One thing that impressed me about Imre’s play was his remarkable level of technique, as it struck me that it is a big part of his game.  On move 36, he played the uncompromising 36…Bxf6!, 37.gxf6 Ne8!.  Now, he could have played 37…Nf5?? which puts me back in the game, or 37….Ne6, which appears more active, but is not as strong.  I had blitzed the sequence of my moves, and he did take some time here, but only enough time to quickly calculate, just a couple of minutes, very impressive!

It was an interesting game, and a delightful match, although my score isn’t going to reflect that.  lol.  I can say that match play is about “hanging tough” to collect points or draws; and just saying that isn’t enough, you sort of have to play one to get the feel and experience from it.  It’s not that tough, you just have to avoid blunders, and have the energy to do that over a long game.




Tuesday’s Game

Round 3

I played a new opponent last night, a Class A player who regularly plays in Ohio.  It is a rare technical game where you’d need to look for small improvements, particularly for White’s play.  He played very well, nearly always chosing the most aggressive option.  He offered a draw when I was down to 2 min 23 sec, and him at 12 min, 59 sec.  He thought that I might continue 30.d4 exd4, 31.Bxd4, then I pointed out 31…Qc6, 32.e5 after that  He was nervous that I would play for that e5 move, but I showed him that it’s good for him in the post-mortem.

I told him after the game that his …Ng4 didn’t achieve anything and was best left on f6, and I thought we might get into this variation where we both win each others e-pawn.  When he attacked me with that move, I began to play quickly and gain time, and I think that shocked him a bit as he was enjoying thinking on my clock up to that point.

I never would have even considered playing 30.d4 in that position.  I was planning on playing 30.Kg2.  Stockfish suggests both 30.Kg2 and 30.Rc1, giving a 0.0 evaluation for both moves.  I spent 24 seconds considering his draw offer, and agreed to it with 1 min 59 sec remaining on my clock.

Thursday Nights Game

Round 3

I played against Jason L. in this game.  He’s a really sweet kid, and I refer to him by his middle name “Fabio” to others since there are already enough Jasons who play chess.

He resigned on move 36, but I accidentally included the moves I was going to play after that in the game score above.

Once I got down to 16 minutes on my clock, I played terrible starting with 25…Rab8 instead of 25…a5.  I realized that I wasn’t familiar with this type of position and wasn’t going to figure it out in the time remaining.

28.Qc2?  Setting up the first bad piece trade for him.

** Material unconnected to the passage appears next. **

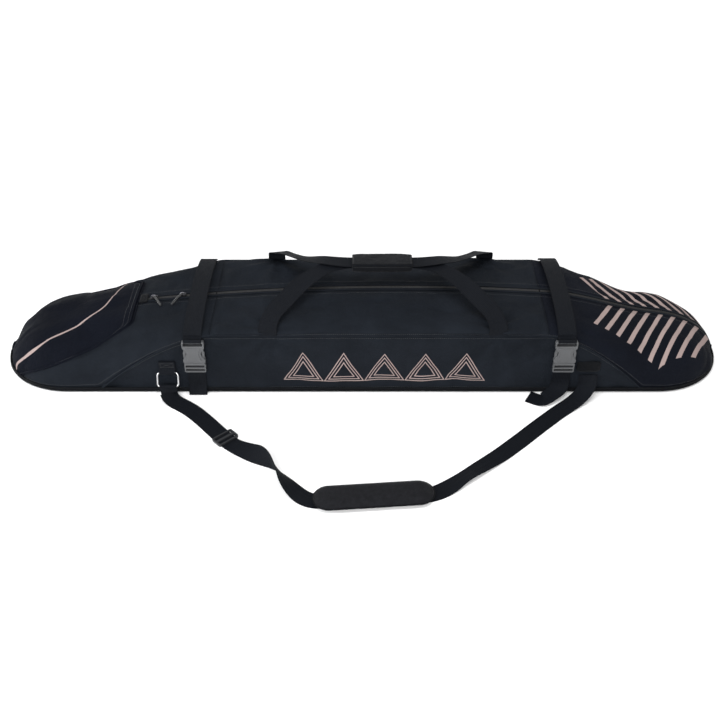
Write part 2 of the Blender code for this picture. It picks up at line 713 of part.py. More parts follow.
def build_plug(end, x, facing, plastic, place, wide):
    half = BUCKLE_WIDTH / 2
    outline = [(half - 0.003, 0), (half - 0.001, 0.002), (half - 0.001, PLUG_HEIGHT - 0.002),
               (half - 0.002, PLUG_HEIGHT)]
    inner = wide / 2 - PLAY
    tall = PLUG_HEIGHT + PRONG_LENGTH
    outline += [
        (inner, PLUG_HEIGHT), (inner, tall - 0.004), (inner - 0.003, tall),
        (inner - PRONG_WIDTH, tall - 0.002), (inner - PRONG_WIDTH, PLUG_HEIGHT + 0.002),
        (inner - PRONG_WIDTH - 0.002, PLUG_HEIGHT), (0.004, PLUG_HEIGHT), (0.0025, tall - 0.006),
    ]
    outline += [(-u, v) for u, v in reversed(outline)]
    plug = prism(f"{end}_buckle_plug", outline, facing, PRONG_THICK, plastic)
    first = 0.0030 + SLOT_HEIGHT / 2
    second = first + SLOT_HEIGHT + 0.0035
    carve(plug, [
        place(0, first, BAR_LENGTH, SLOT_HEIGHT, 2 * BUCKLE_THICK),
        place(0, second, BAR_LENGTH, SLOT_HEIGHT, 2 * BUCKLE_THICK),
    ])
    hang_on_axis(plug, (x, buckle_middle(), BUCKLE_FOOT))


def build_rear_anchor(end, x, web):
    """The strap's sewn end on the rear side wall, below its swing axis."""
    y = -web_front()
    top = strap_pivot(x).z - 0.004
    points = [(x, y, top * share) for share in (0.35, 0.55, 0.75, 1.0)]
    ribbon(f"{end}_strap_anchor", points, [X_AXIS] * len(points), 2, web)


def build_lower_straps(web):
    """The short webs from the base seam to the plugs. The nose one has a loop of slack."""
    y = web_front()
    x = TAIL_STRAP_X
    rise = BUCKLE_FOOT / DRAWN_FOOT
    top = BUCKLE_FOOT + PLUG_HEIGHT + 0.006
    points = [(x, y + 0.0002, 0.0072), (x, y - 0.0075, 0.0016), (x, y - 0.0125, 0.0030),
              (x, y - 0.0085, 0.0120 * rise), (x, y - 0.0012, 0.0220 * rise),
              (x, y, 0.034 * rise), (x, y, 0.060 * rise), (x, y, top)]
    ribbon("tail_lower_strap", points, [X_AXIS] * len(points), 3, web)
    x = NOSE_STRAP_X
    slack = [  # from x, from y, z, then the direction across the web
        (-0.072, -0.0185, 0.0022, 0.56, 0.83), (-0.061, -0.0245, 0.0014, 0.52, 0.85),
        (-0.050, -0.0310, 0.0020, 0.40, 0.92), (-0.041, -0.0335, 0.0045, -0.08, 0.99),
        (-0.032, -0.0300, 0.0085, -0.45, 0.89), (-0.016, -0.0190, 0.0145, -0.72, 0.69),
        (-0.004, -0.0095, 0.0235, -0.975, 0.22), (0.0, -0.0018, 0.0345, -1.0, 0.0),
    ]
    spread = WEB_WIDTH / DRAWN_WEB
    out = y - SLACK_CLEAR * abs(1 - rise)
    points = [(x + dx * spread, out + dy * spread, z * rise) for dx, dy, z, u, v in slack]
    points += [(x, y, 0.046 * rise), (x, y, 0.062 * rise), (x, y, top)]
    sides = [Vector((u, v, 0)) for dx, dy, z, u, v in slack] + [-X_AXIS] * 3
    ribbon("nose_lower_strap", points, sides, 3, web)


# ---------------------------------------------------------------- handles
def handle_axis(side):
    """The line through a handle's two anchors, about which it swings; side is -1 in front."""
    return Vector((0, side * (HALF_WIDTH + PLAY + WEB_THICK), SEAM_HEIGHT + 2.1 * WEB_THICK))


def handle_points(side):
    """From the tail anchor over the grip to the nose anchor."""
    y, z = handle_axis(side).yz
    height = HANDLE_HEIGHT + side * HANDLE_STEP
    tail, nose = HANDLE_TAIL_X, HANDLE_NOSE_X
    grip = GRIP_LENGTH / 2
    rise = (HANDLE_HEIGHT - z) / DRAWN_RISE

    def across(share):
        return y + (GRIP_Y - y) * share

    return [
        (tail, y, z), (tail + 0.001, across(0.03), z + 0.018 * rise),
        (tail + 0.012, across(0.19), z + 0.034 * rise),
        (tail + 0.038, across(0.41), z + 0.046 * rise),
        (tail + 0.072, across(0.67), z + 0.059 * rise), (tail + 0.118, across(0.90), height - 0.003),
        (GRIP_X - grip - 0.012, across(1), height), (GRIP_X - grip / 2, across(1), height),
        (GRIP_X + grip / 2, across(1), height), (GRIP_X + grip + 0.012, across(1), height),
        (nose - 0.118, across(0.90), height - 0.003),
        (nose - 0.072, across(0.67), z + 0.059 * rise),
        (nose - 0.038, across(0.41), z + 0.046 * rise),
        (nose - 0.012, across(0.19), z + 0.034 * rise),
        (nose - 0.001, across(0.03), z + 0.018 * rise),
        (nose, y, z),
    ]


def handle_sides(side):
    tail = [Vector((1, 0, 0)), Vector((1, side * 0.1, 0)), Vector((0.8, side * 0.55, -0.2)),
            Vector((0.45, side * 0.8, -0.4)), Vector((0.1, side, -0.35)), Vector((0, side, -0.12))]
    grip = [Vector((0, side, 0))] * 4
    nose = [Vector((-v.x, v.y, v.z)) for v in reversed(tail)]
    return tail + grip + nose


def build_handles(web, grip_cloth):
    for name, side in (("front", -1), ("rear", 1)):
        handle = ribbon(f"{name}_handle_web", handle_points(side), handle_sides(side), 3, web)
        hang_on_axis(handle, handle_axis(side))
    inner = WEB_WIDTH / 2 + 0.0024
    outer = inner + GRIP_WALL
    low, high = -GRIP_HEIGHT / 2, GRIP_HEIGHT / 2
    flap = high - GRIP_WALL - GAP
    edge = 0.003
    tray = [(-outer, flap - GAP), (-outer, low + edge), (-outer + edge, low), (outer - edge, low),
            (outer, low + edge), (outer, flap - GAP), (inner, flap - GAP),
            (inner, low + edge), (inner - edge + GRIP_WALL, low + GRIP_WALL),
            (-inner + edge - GRIP_WALL, low + GRIP_WALL), (-inner, low + edge), (-inner, flap - GAP)]
    along = frame_of((GRIP_X, GRIP_Y, HANDLE_HEIGHT), Y_AXIS, Z_AXIS)
    wrap = prism("grip_wrap", tray, along, GRIP_LENGTH, grip_cloth)
    hang_on_axis(wrap, handle_axis(-1))
    lip = outer + GAP
    cover = [(-outer, flap), (lip, flap), (lip, low + 0.006),
             (lip + GRIP_WALL, low + 0.006), (lip + GRIP_WALL, high - 0.004),
             (lip, high), (-outer + 0.001, high), (-outer, high - 0.0008)]
    flap_piece = prism("grip_flap", cover, along, GRIP_LENGTH, grip_cloth)
    hang_on_axis(flap_piece, (GRIP_X, GRIP_Y - outer, HANDLE_HEIGHT + flap))


# ---------------------------------------------------------------- shoulder strap
def swing_axis():
    return Vector((0, -HALF_WIDTH + STRAP_AXIS_Y, STRAP_AXIS_Z))


def route_side(tangent, roll):
    flat = Z_AXIS.cross(tangent).normalized()
    return Matrix.Rotation(math.radians(roll), 3, tangent) @ flat


def build_shoulder_strap(web, metal, plastic, pad_cloth):
    points = [Vector(entry[:3]) for entry in SHOULDER_ROUTE]
    sides = []
    for i, entry in enumerate(SHOULDER_ROUTE):
        ahead = points[min(i + 1, len(points) - 1)]
        behind = points[max(i - 1, 0)]
        sides.append(route_side((ahead - behind).normalized(), entry[3]))
    strap = ribbon("shoulder_strap_web", points, sides, 3, web)
    hang_on_axis(strap, swing_axis())
    build_ring(metal)
    build_tab_and_patch(web)
    build_adjuster(points, plastic)
    build_pad(points, pad_cloth)


def build_ring(metal):
    axis = swing_axis()
    down = Vector((0, -math.sin(RING_LEAN), -math.cos(RING_LEAN)))
    bar = RING_WIRE / 2
    centre = Vector((RING_X, axis.y, axis.z)) + down * (RING_HEIGHT / 2 - bar)
    frame = frame_of(centre, X_AXIS, -down)
    outline = rounded_box_outline(RING_WIDTH, RING_HEIGHT, 0.006, 3)
    window = rounded_box_outline(RING_WIDTH - 2 * RING_WIRE, RING_HEIGHT - 2 * RING_WIRE, 0.003, 3)
    count = len(outline)
    vertices, faces = [], []
    for loop in (outline, window):
        for level in (-bar, bar):
            vertices += [frame @ Vector((u, v, level)) for u, v in loop]
    for i in range(count):
        j = (i + 1) % count
        for a, b in ((0, 1), (1, 3), (3, 2), (2, 0)):
            faces.append([a * count + i, a * count + j, b * count + j, b * count + i])
    ring = add_object("strap_ring", vertices, faces, metal)
    hang_on_axis(ring, (RING_X, axis.y, axis.z))


def build_tab_and_patch(web):
    """The folded tab that holds the ring, and the patch sewn over the strap's nose end."""
    axis = swing_axis()
    wall = -HALF_WIDTH - PLAY
    inner = RING_WIRE / 2 * 1.42 + 0.0005
    thick = 0.0016
    steps = 8
    bottom = [(inner * math.cos(a), inner * math.sin(a))
              for a in [math.pi + math.pi * k / steps for k in range(steps + 1)]]
    outside = [(v * (inner + thick) / inner, w * (inner + thick) / inner) for v, w in bottom]
    back = min(wall - axis.y, inner + thick)
    top = TAB_TOP - axis.z
    loop = [(-inner, 0.004), *bottom, (back - thick, 0.006), (back - thick, top), (back, top),
            (back, 0.004), *reversed(outside), (-inner - thick, 0.006),
            (back - 2 * thick - 0.001, top - 0.004), (back - 2 * thick - 0.001, top),
            (back - thick - GAP, top), (back - thick - GAP, 0.012)]
    frame = frame_of((RING_X, axis.y, axis.z), Y_AXIS, Z_AXIS)
    prism("ring_tab", loop[:-1], frame, TAB_WIDTH, web)
    outline = rounded_box_outline(PATCH_WIDTH, PATCH_HEIGHT, 0.006)
    middle = (NOSE_END_X, wall - 0.0012, axis.z + PATCH_HEIGHT / 2 + 0.002)
    prism("strap_patch", outline, frame_of(middle, X_AXIS, Z_AXIS), 0.0024, web)


def build_adjuster(points, plastic):
    """The sliding bar that holds the strap's doubled end, flat on the web."""
    here, ahead = points[6], points[7]
    along = (ahead - here).normalized()
    centre = here.lerp(ahead, 0.6)
    height = 0.0042
    centre.z += WEB_THICK / 2 + PLAY + height / 2
    frame = frame_of(centre, along, Z_AXIS.cross(along))
    outline = rounded_box_outline(ADJUSTER_LENGTH, ADJUSTER_WIDTH, 0.004)
    adjuster = prism("strap_adjuster", outline, frame, height, plastic)
    adjuster.matrix_world = frame
    adjuster.data.transform(frame.inverted())
    wide = WEB_WIDTH + 0.002
    opening = ADJUSTER_LENGTH / 2 - 0.0065
    carve(adjuster, [((side * (0.003 + opening / 2), 0, 0), (opening, wide, 3 * height))
                     for side in (-1, 1)])


def build_pad(points, pad_cloth):
    """The shoulder pad, a long rounded cushion that slides on the web."""
    tail, nose = points[16], points[20]
    along = Vector((nose.x - tail.x, nose.y - tail.y, 0)).normalized()
    centre = tail.lerp(nose, 0.49)
    low = WEB_THICK + 2 * PLAY + 0.0002
    frame = frame_of((centre.x, centre.y, low), along, Z_AXIS.cross(along))
    vertices, faces = [], []
    corner = PAD_WIDTH / 2
    steps = 10
    levels = [(0.90, 0.0), (1.0, 0.30), (0.985, 0.55), (0.90, 0.80), (0.68, 0.97), (0.40, 1.0)]
    for scale, height in levels:
        shrink = corner * (1 - scale)
        radius = corner - shrink
        ends = PAD_LENGTH / 2 - corner
        for end in (1, -1):
            for k in range(steps + 1):
                angle = math.pi * (k / steps - 0.5)
                vertices.append(frame @ Vector((end * (ends + radius * math.cos(angle)),
                                                end * radius * math.sin(angle),
                                                height * PAD_HEIGHT)))
    ring = 2 * (steps + 1)
    for level in range(len(levels) - 1):
        for i in range(ring):
            j = (i + 1) % ring
            a, b = level * ring, (level + 1) * ring
            faces.append([a + i, a + j, b + j, b + i])
    faces += [list(range(ring)), list(range((len(levels) - 1) * ring, len(levels) * ring))]
    pad = add_object("shoulder_pad", vertices, faces, pad_cloth, 60)
    hang_on_axis(pad, (centre.x, centre.y, low))


def main():
    clear_scene()
    charcoal = make_material("charcoal nylon", (0.020, 0.023, 0.028), 0.80)
    dark = make_material("dark cap nylon", (0.007, 0.008, 0.013), 0.65)
    foam = make_material("grey lining", (0.06, 0.065, 0.07), 0.90)
    tape = make_material("black zip tape", (0.008, 0.009, 0.011), 0.60)
    web = make_material("charcoal webbing", (0.019, 0.021, 0.025), 0.75)
    plastic = make_material("grey buckle plastic", (0.16, 0.165, 0.17), 0.45)
    black_plastic = make_material("black plastic", (0.012, 0.013, 0.015), 0.45)
    metal = make_material("bright steel", (0.62, 0.62, 0.63), 0.25, 1.0)
    dark_metal = make_material("dark slider metal", (0.05, 0.05, 0.055), 0.35, 1.0)
    cord = make_material("black pull cord", (0.009, 0.009, 0.010), 0.7)
    fleece = make_material("pad fleece", (0.028, 0.031, 0.040), 0.9)
    build_base(charcoal, foam)
    build_side_walls(charcoal, foam)
    build_end_panels(charcoal)
    build_flaps(charcoal, tape)
    build_tail_cap(dark)
    build_piping(dark)
    build_fixed_zip(tape, dark)
    build_sliders(dark_metal, cord)
    build_compression_straps(web, plastic)
    build_handles(web, charcoal)
    build_shoulder_strap(web, metal, black_plastic, fleece)


main()
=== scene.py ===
import math

import bmesh
import bpy
import numpy as np
from mathutils import Matrix, Vector, noise


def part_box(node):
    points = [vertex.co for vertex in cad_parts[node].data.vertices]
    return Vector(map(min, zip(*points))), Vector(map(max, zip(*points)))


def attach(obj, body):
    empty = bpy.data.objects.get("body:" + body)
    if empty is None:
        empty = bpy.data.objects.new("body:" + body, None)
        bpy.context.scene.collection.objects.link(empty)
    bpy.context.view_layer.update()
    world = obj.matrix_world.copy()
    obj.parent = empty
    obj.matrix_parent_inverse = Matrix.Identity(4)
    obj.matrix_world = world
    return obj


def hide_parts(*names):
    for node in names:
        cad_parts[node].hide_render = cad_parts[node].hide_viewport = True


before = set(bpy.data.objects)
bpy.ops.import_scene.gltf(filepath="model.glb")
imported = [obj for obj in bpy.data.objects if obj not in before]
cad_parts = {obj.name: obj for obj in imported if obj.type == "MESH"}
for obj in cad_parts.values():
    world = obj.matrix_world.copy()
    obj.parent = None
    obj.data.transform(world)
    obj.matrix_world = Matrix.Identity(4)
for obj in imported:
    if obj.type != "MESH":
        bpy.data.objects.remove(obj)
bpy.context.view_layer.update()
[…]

32…cxd4?  Not the right idea, but the position is around 0.0 here, even.  The right way to play was 32…c3!, and now the main point after 33.Rb3 c4!!, 34.Rxc Bf8 winning the b4 pawn, and giving Black a -1 advantage.  As it was, he could have taken on c5 with the pawn rather than the knight, then I would played …Re8 and then the position would have become a mess, but equal.  The knight recapture came as a pleasant surprise, and I was happy to come out of this game with a win.


Match Games 3 and 4

Game 3

In game 3, I finally got on the board, preventing a blowout.  Imre dropped a pawn early in the opening, and I couldn’t convert that advantage.

I felt there was an endgame chance with 44…Bg3, and even noticed it as 43…Bg3, but on both moves was under a minute, and wasn’t sure I wanted my bishop getting stuck over there.  Beware here, a computer eval may go up to -2.5, but I can virtually assure you that it is only a draw still, as I spent time going deep into different lines all the way to the end of the game.

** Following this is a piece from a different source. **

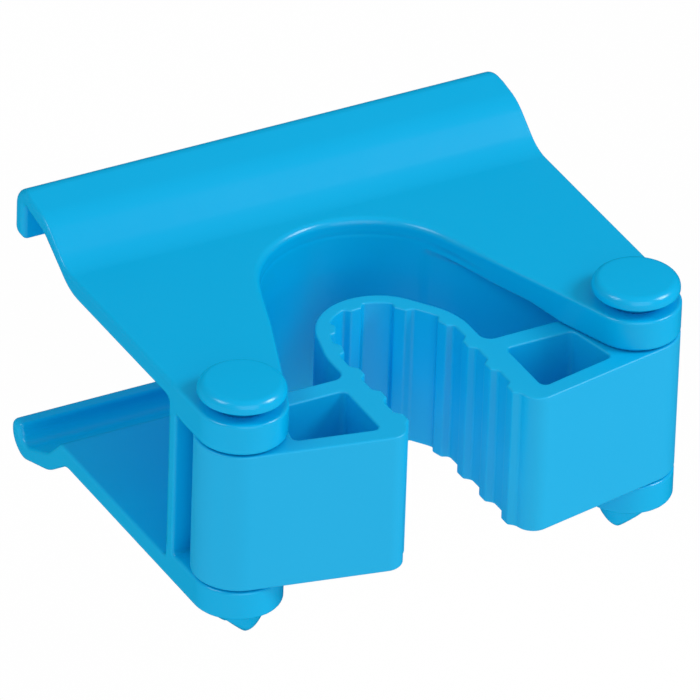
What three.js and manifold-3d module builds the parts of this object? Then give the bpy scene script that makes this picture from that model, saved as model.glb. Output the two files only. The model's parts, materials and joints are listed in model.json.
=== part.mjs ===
// A clip-on tool holder for a wall rail. A moulded bracket hooks over the rail behind it and
// holds, between its two plates, a soft grip band that turns on two snap-in pins. A handle
// pushed into the mouth presses the loop of the band back, which swings both jaws shut.
//
// Millimetres. +X runs along the rail, +Y points back to the wall and +Z is up. Outlines are
// drawn with x = 0 midway between the pins, y = 0 on the line of the pins and z = 0 on the
// underside of the lower plate. The finished group stands on z = 0, centred in plan.
import * as THREE from "three";
import { mergeVertices } from "three/addons/utils/BufferGeometryUtils.js";
import Module from "manifold-3d";

const wasm = await Module();
wasm.setup();

// Bracket: overall width at the back, and the round ears at the front of its plates.
const WIDTH = 82.6;
const EAR_R = 7.15;
const PIN_X = 33.85;
const NOTCH_R = 16.7; // back of the U cut into both plates
const NOTCH_Y = 22.3;
const BACK_Y = 61.2; // outer face of the two hook lips

// Bracket: heights of the plates, of the thicker rim round the U, and of the ears.
const TOP = 34.95;
const PLATE = 3.1;
const RIM = 4.3;
const EAR = 5.25;
const EAR_BACK_Y = 8.6;

// Bracket: the upright web that ties the plates together.
const WEB = 2;
const WEB_Y = 7.6; // front face, beside the pins
const WEB_BEND_X = 33; // where the web starts to bow back round the U
const WEB_BEND_R = 4;
const WEB_BED = 0.5; // how far the web runs into each plate

// Pins and the bores that they stand in.
const SHAFT_R = 4;
const HEAD_R = 6.85;
const HEAD_LOW = 36.6; // the pins stand at the top of their end play
const HEAD_TOP = 38.85;
const HEAD_EDGE_R = 1.5;
const HEAD_CROWN = 0.2;
const BARB_R = 4.75;
const BARB_LOW = -1.4; // where the barb starts to taper
const TIP_R = 2.9;
const TIP_Z = -5.5;
const SLOT_W = 1.8;
const SLOT_TOP = 7;
const SLOT_TURNS = { left: 20, right: -65 }; // degrees from the x axis
const CLEAR = 0.3; // running gap between neighbouring pieces
const JAW_BORE_R = SHAFT_R + 0.35;

// Grip band: wall, loop, jaws and the ribs that line them. The soft band settles a little to
// the left of the middle, and its crown leans a little further.
const BAND_X = -0.4;
const LOOP_R = 12.1;
const LOOP_Y = 11.6;
const CROWN_R = 10.1;
const CROWN_X = -1.3;
const CROWN_Y = 16.2;
const WALL = 2.2;
const GRIP_R = LOOP_R - WALL;
const NOSE_R = 3; // front inner corner of each jaw
const FRONT_Y = -11.45;
const NECK_R = 1.8;
const REAR_WALL_Y = 6.9;
const NECK_CUT_Y = 9.2; // where the loop ends and the jaws begin
const RIB_PITCH = 7.07;
const RIB_FRONT_Y = -6.8; // front rib of each jaw
const SIDE_RIBS = 4;
const CROWN_RIBS = [-62, -5, 53]; // degrees round the crown from straight back
const RIB_H = 1.05;
const RIB_W = 3.7; // at the foot
const RIB_TIP_W = 1.9;
const POCKET = { inner: 13.9, outer: 26.4, back: 3.5, front: -7.3, tilt: 1.9, lean: 1, r: 1 };

const ARC_STEP = THREE.MathUtils.degToRad(6);
const BIG = 200;

// --- outlines ------------------------------------------------------------------------------

// Closed outline that runs round a chain of circles [x, y, r] on their common tangents, as a
// belt does. r > 0 turns left, r < 0 turns right, and r = 0 is a sharp corner.
function belt(circles) {
  const heading = circles.map(([x, y, r], i) => {
    const [nx, ny, nr] = circles[(i + 1) % circles.length];
    return Math.atan2(ny - y, nx - x) + Math.asin((r - nr) / Math.hypot(nx - x, ny - y));
  });
  return circles.flatMap(([x, y, r], i) => {
    const start = heading.at(i - 1);
    let sweep = THREE.MathUtils.euclideanModulo(heading[i] - start, 2 * Math.PI);
    if (r < 0) sweep -= 2 * Math.PI;
    if (r === 0) return [new THREE.Vector2(x, y)];
    const steps = Math.max(1, Math.ceil(Math.abs(sweep) / ARC_STEP));
    return Array.from({ length: steps + 1 }, (_, k) => {
      const a = start + (sweep * k) / steps;
      return new THREE.Vector2(x + r * Math.sin(a), y - r * Math.cos(a));
    });
  });
}

// Closed outline through corners [x, y, r], each rounded off to its own radius r.
function rounded(corners) {
  return corners.flatMap(([x, y, r], i) => {
    const here = new THREE.Vector2(x, y);
    const side = (j) => new THREE.Vector2(...corners.at(j % corners.length)).sub(here).normalize();
    const before = side(i - 1);
    const after = side(i + 1);
    const half = Math.acos(THREE.MathUtils.clamp(before.dot(after), -1, 1)) / 2;
    if (r === 0) return [here];
    const centre = before.clone().add(after).setLength(r / Math.sin(half)).add(here);
    const foot = before.clone().multiplyScalar(r / Math.tan(half)).add(here).sub(centre);
    const sweep = Math.sign(after.cross(before)) * (Math.PI - 2 * half);
    const steps = Math.max(1, Math.ceil(Math.abs(sweep) / (2 * ARC_STEP)));
    return Array.from({ length: steps + 1 }, (_, k) =>
      foot.clone().rotateAround(new THREE.Vector2(), (sweep * k) / steps).add(centre),
    );
  });
}

const mirrored = (circles) => circles.map(([x, y, r]) => [-x, y, r]).reverse();
const shifted = (circles, by) => circles.map(([x, y, r]) => [x + by, y, r]);

// --- solids --------------------------------------------------------------------------------

function solid(geometry) {
  geometry.deleteAttribute("normal");
  geometry.deleteAttribute("uv");
  const merged = mergeVertices(geometry, 1e-4);
  return new wasm.Manifold(
    new wasm.Mesh({
      numProp: 3,
      vertProperties: merged.attributes.position.array,
      triVerts: new Uint32Array(merged.index.array),
    }),
  );
}

// A plan outline raised from z = low to z = high.
function upright(points, low, high) {
  const geometry = new THREE.ExtrudeGeometry(new THREE.Shape(points), {
    depth: high - low,
    bevelEnabled: false,
  });
  return solid(geometry.translate(0, 0, low));
}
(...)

My real chances were earlier, before I gave back the pawn on e5.  For example, instead of 25…fxe5 25…Rxe5 holds onto the extra pawn (because of the …Rd2+ tactic).  After 28.Bxe5, I had planned 28…Rd5 in response, but then noticed he would have the winning 29.Bd6+! tactic, so I played the forced 28…Re6 instead.  That sort of thing happens when you keep the position complex instead of simplifying it (i.e., the move 25 mistake).

Imre declined a draw offer after move 38, probably because he had at least a ten minute clock advantage, and was still the one doing the pressing.  I declined a draw offer after move 46 because there was nothing to lose, possibly something to gain, and I wanted to play it out and see.  I followed my standard policy of playing to move 60 (one scoresheet) because it’s a natural time-control move (moves 30, 40, and 60 all border natural time-controls).

Earl, an Expert, spotted 25…Rxe5 for me, and helped me to understand that I should have been playing this sort of position more slowly than I am often want to.  Sometimes complications are your friend (particularly when trying to bail out of a bad situation), and sometimes they are not warranted (particularly with a strategic advantage).

During the game, I spent a lot of time on move 15, because I only reluctantly played 15…BxNb1, and it’s interesting that Stockfish confirms that I threw away nearly a pawn worth of advantage there, even though the move is ostensibly keeping the pawn.  I was mainly considering 15…Bd5, but 15…Bg6 escaped my radar a bit more because it seemed as though it might be too slow, but I should have analyzed it further.  Actually, it’s funny because it offers the pawn back on e5, and if White takes the pawn it’s -1.5 in Black’s favor, but it’s only =+ holding onto the pawn.  It takes a lot of courage to make that type of decision at the board because you will look like “the village idiot” if you are wrong about it.  Meanwhile, I would imagine an opponent can think you are moron in such a situation not quickly making an obvious move to hold onto the pawn.  I definitely did consider giving the pawn back, and did think about how dumb it would look to others if I chose that course, I won’t lie.  Stuff like this really eats at my clock whereas most other player I don’t think have such doubts.